Ranking the Players by Power
Not all players are equal. Students, despite being the majority, have almost no power.
Parents are the most important because they pay and can cause problems if dissatisfied.
Teachers are second because they implement the rules of the game; their behavior determines how the game is actually played.
Administrators are third in importance.
Government does not care much about any individual school as long as it causes no problems.
Colleges do not care about the quality of students as long as they pay.
The convergence of these players’ interests produces a predictable outcome: schools with white faces, easy grades, a few top students used for marketing, widespread cheating, and high turnover of both teachers and students.
The Superstructure: Why Societies Produce Bad Schools
The speaker introduces the concept of superstructure: the macro conditions of a society including demographics, economy, politics, and culture.
Three metrics determine how societies (and their schools) develop: energy (motivation to work hard), openness (willingness to learn from mistakes), and cohesion (seeing oneself as part of a community).
When all three are high, schools are excellent, as in Finland or in China in the 1980s, when teachers felt respected, students learned more with less pressure, and society invested in every child’s future.

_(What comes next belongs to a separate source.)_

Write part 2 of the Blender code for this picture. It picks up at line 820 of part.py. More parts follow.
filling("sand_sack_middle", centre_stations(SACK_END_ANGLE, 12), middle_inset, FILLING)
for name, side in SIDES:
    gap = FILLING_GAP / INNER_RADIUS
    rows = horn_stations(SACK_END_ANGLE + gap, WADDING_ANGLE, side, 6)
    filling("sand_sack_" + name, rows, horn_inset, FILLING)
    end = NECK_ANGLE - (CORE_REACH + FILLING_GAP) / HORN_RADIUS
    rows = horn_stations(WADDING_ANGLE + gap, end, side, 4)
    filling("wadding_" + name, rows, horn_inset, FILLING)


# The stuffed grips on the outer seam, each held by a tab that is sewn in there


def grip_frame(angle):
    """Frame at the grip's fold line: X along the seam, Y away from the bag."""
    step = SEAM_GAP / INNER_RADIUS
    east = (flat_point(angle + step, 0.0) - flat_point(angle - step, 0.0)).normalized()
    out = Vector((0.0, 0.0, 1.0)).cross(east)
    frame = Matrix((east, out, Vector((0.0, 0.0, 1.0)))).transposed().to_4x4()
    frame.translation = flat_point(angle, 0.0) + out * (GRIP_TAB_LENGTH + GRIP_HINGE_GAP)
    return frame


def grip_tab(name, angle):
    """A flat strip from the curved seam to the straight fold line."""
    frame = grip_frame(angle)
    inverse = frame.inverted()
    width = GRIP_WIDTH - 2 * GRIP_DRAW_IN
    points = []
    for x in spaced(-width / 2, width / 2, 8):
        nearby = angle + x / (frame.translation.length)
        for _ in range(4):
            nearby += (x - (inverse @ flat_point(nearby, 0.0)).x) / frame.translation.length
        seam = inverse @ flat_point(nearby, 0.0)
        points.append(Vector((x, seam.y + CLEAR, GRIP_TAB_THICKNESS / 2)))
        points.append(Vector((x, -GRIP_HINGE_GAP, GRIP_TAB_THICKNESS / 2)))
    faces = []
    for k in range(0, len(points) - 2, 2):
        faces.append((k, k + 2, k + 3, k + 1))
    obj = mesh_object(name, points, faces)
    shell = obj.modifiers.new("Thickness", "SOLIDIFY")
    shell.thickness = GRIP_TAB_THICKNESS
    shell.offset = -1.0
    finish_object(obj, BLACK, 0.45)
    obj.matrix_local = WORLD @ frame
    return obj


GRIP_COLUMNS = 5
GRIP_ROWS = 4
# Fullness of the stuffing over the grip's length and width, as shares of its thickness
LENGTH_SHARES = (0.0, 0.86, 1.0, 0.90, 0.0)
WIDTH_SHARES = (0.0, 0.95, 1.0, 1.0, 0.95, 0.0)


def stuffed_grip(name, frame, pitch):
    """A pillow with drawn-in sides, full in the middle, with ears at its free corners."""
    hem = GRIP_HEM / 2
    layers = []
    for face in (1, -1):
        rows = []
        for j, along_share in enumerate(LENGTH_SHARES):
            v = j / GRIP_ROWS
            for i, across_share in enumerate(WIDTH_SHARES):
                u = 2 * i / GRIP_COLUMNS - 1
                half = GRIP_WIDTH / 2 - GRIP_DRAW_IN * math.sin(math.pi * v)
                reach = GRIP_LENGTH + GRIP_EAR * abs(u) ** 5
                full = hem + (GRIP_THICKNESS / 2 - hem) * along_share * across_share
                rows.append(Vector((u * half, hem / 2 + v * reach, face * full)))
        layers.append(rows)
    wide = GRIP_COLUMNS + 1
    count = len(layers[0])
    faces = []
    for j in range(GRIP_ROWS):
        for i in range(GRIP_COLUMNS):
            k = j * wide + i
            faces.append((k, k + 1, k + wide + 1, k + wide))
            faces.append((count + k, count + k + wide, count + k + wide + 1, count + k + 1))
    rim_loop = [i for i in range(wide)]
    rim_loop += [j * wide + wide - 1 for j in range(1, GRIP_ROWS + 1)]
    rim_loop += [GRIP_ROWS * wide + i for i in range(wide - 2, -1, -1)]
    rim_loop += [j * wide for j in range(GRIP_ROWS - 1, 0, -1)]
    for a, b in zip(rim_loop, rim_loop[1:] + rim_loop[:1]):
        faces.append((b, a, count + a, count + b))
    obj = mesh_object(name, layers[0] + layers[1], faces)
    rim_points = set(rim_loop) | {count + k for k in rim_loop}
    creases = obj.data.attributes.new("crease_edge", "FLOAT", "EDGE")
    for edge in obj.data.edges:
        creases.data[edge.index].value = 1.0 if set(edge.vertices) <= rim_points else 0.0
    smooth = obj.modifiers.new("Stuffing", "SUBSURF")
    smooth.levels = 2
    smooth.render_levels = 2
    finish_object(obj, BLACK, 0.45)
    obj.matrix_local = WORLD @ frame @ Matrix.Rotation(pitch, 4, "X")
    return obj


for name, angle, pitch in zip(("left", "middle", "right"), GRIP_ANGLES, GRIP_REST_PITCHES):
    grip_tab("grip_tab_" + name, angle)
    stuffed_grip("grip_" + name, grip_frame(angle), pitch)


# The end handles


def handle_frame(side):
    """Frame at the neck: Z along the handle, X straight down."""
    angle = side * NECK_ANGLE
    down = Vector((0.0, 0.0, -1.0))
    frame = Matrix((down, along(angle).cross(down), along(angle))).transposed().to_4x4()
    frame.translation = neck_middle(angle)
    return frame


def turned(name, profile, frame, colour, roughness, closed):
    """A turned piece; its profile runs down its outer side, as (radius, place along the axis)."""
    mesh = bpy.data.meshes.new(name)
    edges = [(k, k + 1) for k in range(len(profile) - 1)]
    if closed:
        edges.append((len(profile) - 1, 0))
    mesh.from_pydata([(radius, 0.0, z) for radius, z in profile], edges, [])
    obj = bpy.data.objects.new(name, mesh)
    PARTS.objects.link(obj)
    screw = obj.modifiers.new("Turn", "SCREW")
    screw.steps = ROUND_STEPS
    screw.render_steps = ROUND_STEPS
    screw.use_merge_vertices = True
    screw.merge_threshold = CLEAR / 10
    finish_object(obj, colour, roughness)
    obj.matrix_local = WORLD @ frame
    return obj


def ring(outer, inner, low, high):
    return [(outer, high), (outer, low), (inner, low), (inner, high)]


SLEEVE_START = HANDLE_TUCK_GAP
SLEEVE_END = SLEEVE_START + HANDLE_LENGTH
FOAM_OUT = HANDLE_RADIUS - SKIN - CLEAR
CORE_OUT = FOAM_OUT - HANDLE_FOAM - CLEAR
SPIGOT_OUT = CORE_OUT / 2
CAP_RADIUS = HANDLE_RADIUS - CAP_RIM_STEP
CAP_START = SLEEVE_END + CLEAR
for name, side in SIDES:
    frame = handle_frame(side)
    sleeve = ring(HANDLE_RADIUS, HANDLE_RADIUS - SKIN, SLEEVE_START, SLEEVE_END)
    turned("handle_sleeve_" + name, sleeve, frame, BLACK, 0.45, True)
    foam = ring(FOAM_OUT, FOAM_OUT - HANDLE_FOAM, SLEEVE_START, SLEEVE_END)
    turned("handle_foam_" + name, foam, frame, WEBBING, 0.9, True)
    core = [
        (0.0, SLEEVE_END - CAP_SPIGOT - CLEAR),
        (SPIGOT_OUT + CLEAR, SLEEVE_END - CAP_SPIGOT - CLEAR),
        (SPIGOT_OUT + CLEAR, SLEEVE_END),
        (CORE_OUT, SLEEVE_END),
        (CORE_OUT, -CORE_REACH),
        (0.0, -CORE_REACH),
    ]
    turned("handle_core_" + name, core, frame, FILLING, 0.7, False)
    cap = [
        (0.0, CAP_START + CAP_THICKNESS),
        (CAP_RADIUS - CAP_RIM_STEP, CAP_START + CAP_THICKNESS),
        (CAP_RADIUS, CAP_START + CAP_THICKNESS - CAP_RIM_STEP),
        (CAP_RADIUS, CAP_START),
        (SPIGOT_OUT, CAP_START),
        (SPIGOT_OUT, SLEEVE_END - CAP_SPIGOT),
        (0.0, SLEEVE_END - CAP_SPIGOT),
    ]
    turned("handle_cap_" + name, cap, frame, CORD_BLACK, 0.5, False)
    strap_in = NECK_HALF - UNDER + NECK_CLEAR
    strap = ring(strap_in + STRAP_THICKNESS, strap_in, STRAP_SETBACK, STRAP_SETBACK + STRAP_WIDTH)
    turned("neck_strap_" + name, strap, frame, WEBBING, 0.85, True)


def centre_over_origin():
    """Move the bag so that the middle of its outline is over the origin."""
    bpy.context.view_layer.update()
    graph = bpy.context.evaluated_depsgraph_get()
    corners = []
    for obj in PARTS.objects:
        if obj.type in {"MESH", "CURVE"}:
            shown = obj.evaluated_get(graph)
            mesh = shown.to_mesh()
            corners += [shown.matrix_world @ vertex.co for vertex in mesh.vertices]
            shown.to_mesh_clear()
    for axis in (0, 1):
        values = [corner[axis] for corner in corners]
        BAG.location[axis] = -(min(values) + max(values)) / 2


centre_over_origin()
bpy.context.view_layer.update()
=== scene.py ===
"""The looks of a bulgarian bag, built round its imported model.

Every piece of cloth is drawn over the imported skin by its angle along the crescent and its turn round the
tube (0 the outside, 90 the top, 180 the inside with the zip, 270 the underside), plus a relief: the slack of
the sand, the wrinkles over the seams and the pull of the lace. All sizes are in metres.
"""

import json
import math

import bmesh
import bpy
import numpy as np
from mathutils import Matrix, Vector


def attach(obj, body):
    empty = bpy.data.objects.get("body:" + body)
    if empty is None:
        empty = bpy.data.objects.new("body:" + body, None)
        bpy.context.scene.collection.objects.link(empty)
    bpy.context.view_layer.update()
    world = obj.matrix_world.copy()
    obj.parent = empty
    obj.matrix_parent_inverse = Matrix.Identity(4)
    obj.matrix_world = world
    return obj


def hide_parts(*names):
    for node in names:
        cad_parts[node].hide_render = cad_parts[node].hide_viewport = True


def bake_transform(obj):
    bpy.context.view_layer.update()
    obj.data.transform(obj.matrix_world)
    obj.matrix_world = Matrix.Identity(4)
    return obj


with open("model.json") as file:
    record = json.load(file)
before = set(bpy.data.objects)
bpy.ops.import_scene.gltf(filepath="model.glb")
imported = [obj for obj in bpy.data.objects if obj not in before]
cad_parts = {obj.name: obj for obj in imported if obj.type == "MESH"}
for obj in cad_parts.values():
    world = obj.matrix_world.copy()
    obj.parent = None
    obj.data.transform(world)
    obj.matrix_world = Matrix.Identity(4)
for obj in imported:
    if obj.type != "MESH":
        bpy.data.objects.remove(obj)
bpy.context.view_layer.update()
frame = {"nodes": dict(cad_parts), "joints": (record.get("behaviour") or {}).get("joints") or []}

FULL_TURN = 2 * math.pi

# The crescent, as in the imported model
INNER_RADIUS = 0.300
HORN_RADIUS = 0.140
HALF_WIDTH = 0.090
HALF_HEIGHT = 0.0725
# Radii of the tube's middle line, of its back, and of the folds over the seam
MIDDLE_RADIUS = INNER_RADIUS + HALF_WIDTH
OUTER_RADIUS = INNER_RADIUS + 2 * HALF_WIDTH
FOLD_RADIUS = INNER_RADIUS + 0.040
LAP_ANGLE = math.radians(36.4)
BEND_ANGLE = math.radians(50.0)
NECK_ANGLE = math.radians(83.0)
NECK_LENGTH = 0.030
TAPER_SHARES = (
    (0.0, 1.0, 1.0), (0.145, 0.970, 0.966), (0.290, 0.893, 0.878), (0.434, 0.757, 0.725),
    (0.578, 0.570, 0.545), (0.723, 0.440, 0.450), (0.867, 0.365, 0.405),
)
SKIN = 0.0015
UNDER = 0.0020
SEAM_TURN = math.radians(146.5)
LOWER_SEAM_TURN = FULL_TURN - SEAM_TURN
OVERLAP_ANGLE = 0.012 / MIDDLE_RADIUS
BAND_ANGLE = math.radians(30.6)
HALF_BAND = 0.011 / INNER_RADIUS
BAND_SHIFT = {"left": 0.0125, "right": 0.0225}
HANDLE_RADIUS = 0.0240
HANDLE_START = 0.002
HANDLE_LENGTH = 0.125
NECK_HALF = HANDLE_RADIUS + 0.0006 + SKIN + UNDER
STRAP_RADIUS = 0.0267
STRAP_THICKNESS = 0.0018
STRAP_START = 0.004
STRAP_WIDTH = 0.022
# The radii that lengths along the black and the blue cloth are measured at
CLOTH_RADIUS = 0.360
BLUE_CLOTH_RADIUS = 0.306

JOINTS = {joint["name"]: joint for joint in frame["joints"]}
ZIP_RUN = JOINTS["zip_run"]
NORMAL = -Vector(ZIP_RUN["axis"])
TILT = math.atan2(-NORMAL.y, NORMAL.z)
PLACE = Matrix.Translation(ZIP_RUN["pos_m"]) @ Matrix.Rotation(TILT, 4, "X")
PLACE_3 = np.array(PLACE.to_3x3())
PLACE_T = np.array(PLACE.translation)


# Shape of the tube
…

Over time, wealth generation, inequality, and corruption cause all three metrics to decline: cohesion becomes individualization (every family for itself), openness becomes fear of admitting mistakes (because parents will punish administrators for any error), and energy becomes minimal effort (because teachers and students see no reward for hard work).

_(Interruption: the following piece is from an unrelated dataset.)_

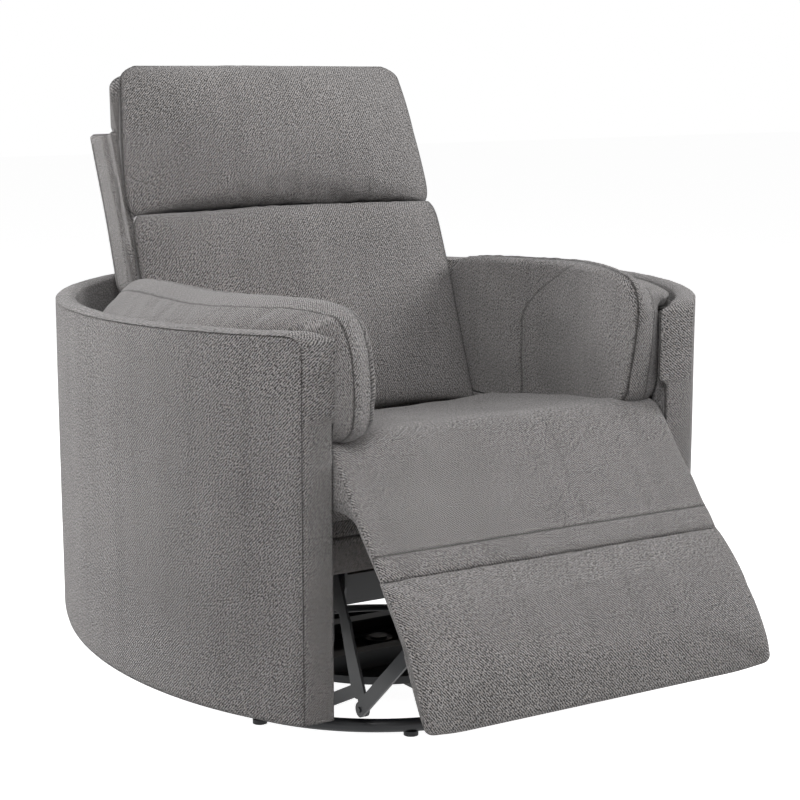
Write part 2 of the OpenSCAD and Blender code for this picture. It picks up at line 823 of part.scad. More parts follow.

In wealthy societies, parents can give their children apartments and cars regardless of education, so students lose motivation, which demoralizes teachers, creating a downward spiral.

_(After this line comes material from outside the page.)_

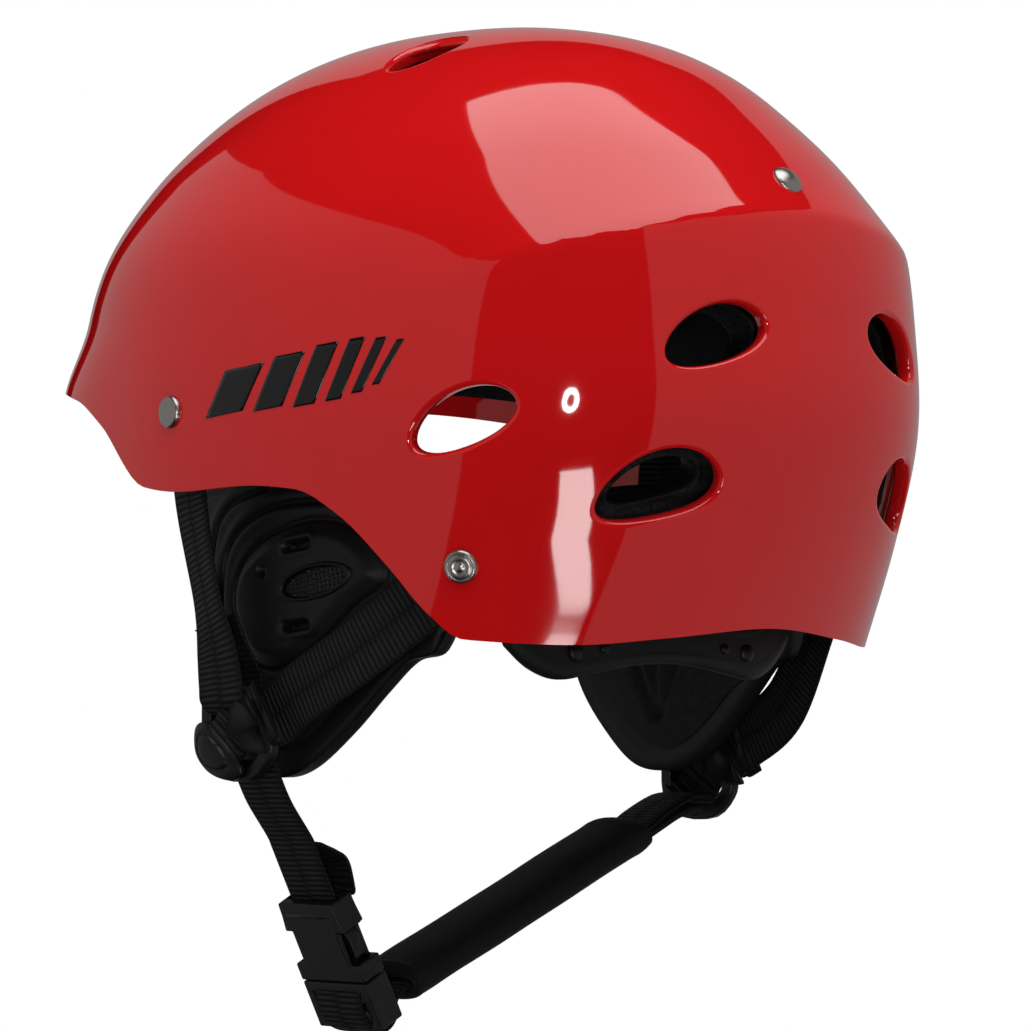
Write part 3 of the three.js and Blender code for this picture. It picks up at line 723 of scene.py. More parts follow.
def liner_edge(angle):
    turn = from_front(angle)
    side = 106 + 6 * smooth(45, 75, turn)
    return side + (174 - side) * smooth(131, 143, turn)


def liner_grooves(flat, inward):
    """Air channels pressed into the foam, shallow near its edges."""
    s = np.hypot(flat[:, 0], flat[:, 1])
    depth = LEVEL_STEP * s * s
    angle = np.degrees(np.arctan2(flat[:, 0], -flat[:, 1]))
    rib = 0.5 + 0.5 * np.cos(2 * np.pi * depth / 8.5)
    calm = smooth(12, 30, depth) * smooth(0, 10, liner_edge(angle) - depth)
    outer_face = inward < 0.1
    inner_face = inward > LINER_IN - LINER_OUT - 0.1
    channel = np.exp(-((((angle + 11.25) % 22.5) - 11.25) / 3.2) ** 2)
    pressed = inward + outer_face * 1.6 * rib**2 * calm
    return pressed - inner_face * 2.4 * channel * calm


def foam_liner():
    thick = LINER_IN - LINER_OUT
    lip = quarter(1.2, 3) + [(-1.2, thick - 1.6), (-0.8, thick - 0.5)]
    corner = [(1.2, 0), (0.75, 0.25), (1.2, 1.4), (1.2, thick - 1.4), (0.75, thick - 0.25)]
    return dome_piece(
        "liner", liner_edge, (LINER_OUT, LINER_IN), (64, 176), 1.2, lip, corner,
        (FOAM, "foam_black", ("foam_liner",)), grow=1.0, plain=True, relief=liner_grooves,
    )


outer_shell()
foam_liner()


# ---- turned fasteners ----
def turned(outline, segments=40, closed=False):
    """A turned part from its outline of radius and height, spun round the axis."""
    bm = bmesh.new()
    line = [bm.verts.new((r, 0, z)) for r, z in outline]
    pairs = zip(line, line[1:] + line[:1]) if closed else zip(line, line[1:])
    edges = [bm.edges.new(pair) for pair in pairs]
    spin(bm, line + edges, segments)
    bmesh.ops.remove_doubles(bm, verts=bm.verts, dist=1e-4)
    return bm


def stood_on_skin(bm, angle, depth, side, tilt=0):
    point, long_axis, short_axis, normal = spot_frame(angle, depth, side, tilt)
    matrix = Matrix((long_axis, short_axis, normal)).transposed().to_4x4()
    matrix.translation = point
    bmesh.ops.transform(bm, matrix=matrix, verts=bm.verts)
    return bm


PLAIN_HEAD = ((0, 1.75), (2.4, 1.72), (3.9, 1.55), (4.5, 1.25), (4.85, 0.75), (4.95, 0.2), (4.9, -0.5),
              (0, -0.5))
RINGED_HEAD = ((0, 1.9), (1.2, 1.9), (1.5, 1.6), (1.8, 1.6), (2.1, 1.85), (3.3, 1.8), (3.55, 1.5), (3.8, 1.5),
               (4.05, 1.65), (4.55, 1.4), (4.9, 0.9), (4.98, 0.2), (4.9, -0.5), (0, -0.5))
DOMED_HEAD = ((0, 2.3), (1.5, 2.2), (2.9, 1.8), (4.0, 1.15), (4.6, 0.6), (4.95, 0.1), (4.9, -0.5), (0, -0.5))
WASHER = ((1.9, 0), (4.4, 0), (4.8, -0.3), (4.8, -0.9), (4.4, -1.2), (1.9, -1.2))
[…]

The Convergence Point and the Limits of Reform
The actual game being played is determined by where the interests of all stakeholders converge, not by the stated goals of education.
Reform is possible but only within the existing convergence point; the speaker’s mistake in 2008 was trying to create an entirely new game rather than working within the space where stakeholders’ interests already overlap.
Political and educational reform anywhere requires identifying the convergence point and figuring out how to shift stakeholders from one part of it to another through slow, incremental change rather than revolutionary redesign.
Why Players Have the Interests They Do
Stakeholders’ interests come from the other games they are simultaneously playing in their lives.
Parents play family games (competing with siblings over whose child is more successful) and colleague games (needing their child to fit in with the children of professional contacts); the fear of ostracism or exile from these groups is what drives their behavior more than genuine concern for learning.
Students play multiple games: pleasing parents (most important for an easy life), being popular with friends (second most important), and actually learning in school (least important).
Each person has different identities (family member, colleague, friend, student) and is playing different games simultaneously, which is why game theory is complicated despite sounding simple.
People are always changing because the games they play are always changing; a student who entered school wanting to learn will adapt to whatever the actual incentive structure rewards, which in most schools is social success and compliance rather than genuine learning.
The Core Lesson of Game Theory
Game theory is not about how things should be or what people ideally want; it is about how things actually are, which is determined by who the players are, what games they believe they are playing, and how they respond to the incentives and rules of those games.
Every action a person takes in school, or in any system, is a response to the incentive structure of the game they perceive themselves to be in, and understanding those incentives is the key to understanding why systems function the way they do.